Sébastien Boussois cite Djamel Attalah, ancien marcheur de 1983 : «Un certain schéma colonial était toujours en vigueur.» (…). Il témoigne des anciens rapatriés : «Moi par exemple, je n’étais jamais nommé autrement que par ‘‘le petit fellagha’’.»
Une prégnance si forte de la guerre, 20 ans après l’indépendance, qu’un attentat visant l’arrivée des «beurs» à Paris en novembre 1983 fut déjoué, après tous les attentats anti-algériens durant les années 1970.
Le père Christian Delorme, soutien actif de la marche de 1983, raconte à l’auteur : «A l’arrivée, on a dispersé les marcheurs en plusieurs groupes, par sécurité. Mais après je n’en ai plus entendu parler. Je crois qu’on avait préféré taire l’affaire .» (page 70).

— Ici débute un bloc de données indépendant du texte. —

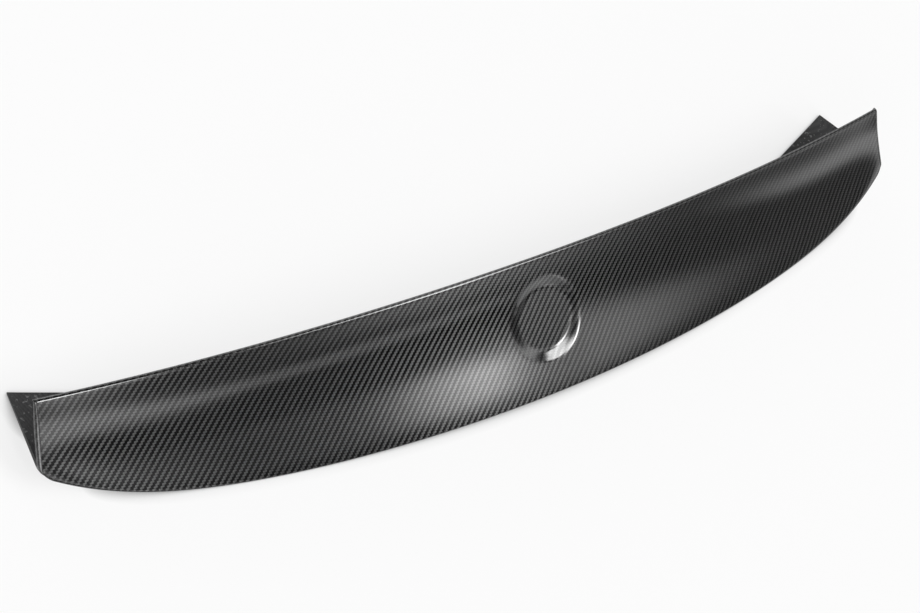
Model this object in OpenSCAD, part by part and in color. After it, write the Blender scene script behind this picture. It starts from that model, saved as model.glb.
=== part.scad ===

L’ENSEIGNEMENT DANS LES ÉCOLES, PARENT PAUVRE DE LA MÉMOIRE
Dans les chapitres suivants, Sébastien Boussois consacre un large espace à la manière dont est enseignée l’Algérie. Si en France comme en Algérie à l’université, le thème est largement traité par des professeurs et des thèses, le parent pauvre reste à ce jour l’enseignement au collège et au lycée en France. De même dans la littérature jeunesse où rares sont les publications. Alors qu’elles sont pléthores dans les ouvrages érudits pour adultes.
De même qu’au cinéma, les films sont assez nombreux qui évoquent parfois de façon subliminale la guerre d’Algérie et d’autres fois directement.
Ancien habitant d’Algérie, qu’il a quittée jeune, Alain Vircondelet, auteur de plusieurs ouvrages sur l’Algérie, confie : «Pour ma part, je suis captif d’une certaine manière, de ce pays, comme si j’avais subi un enchantement, un sortilège, l’Algérie est au cœur de ma vie. Pas un jour (et ce n’est pas une formule) où l’Algérie ne soit présente.»
En une métaphore, on pourrait se demander si cet envoûtement ne serait pas finalement celui dont la France n’arrive pas à se défaire.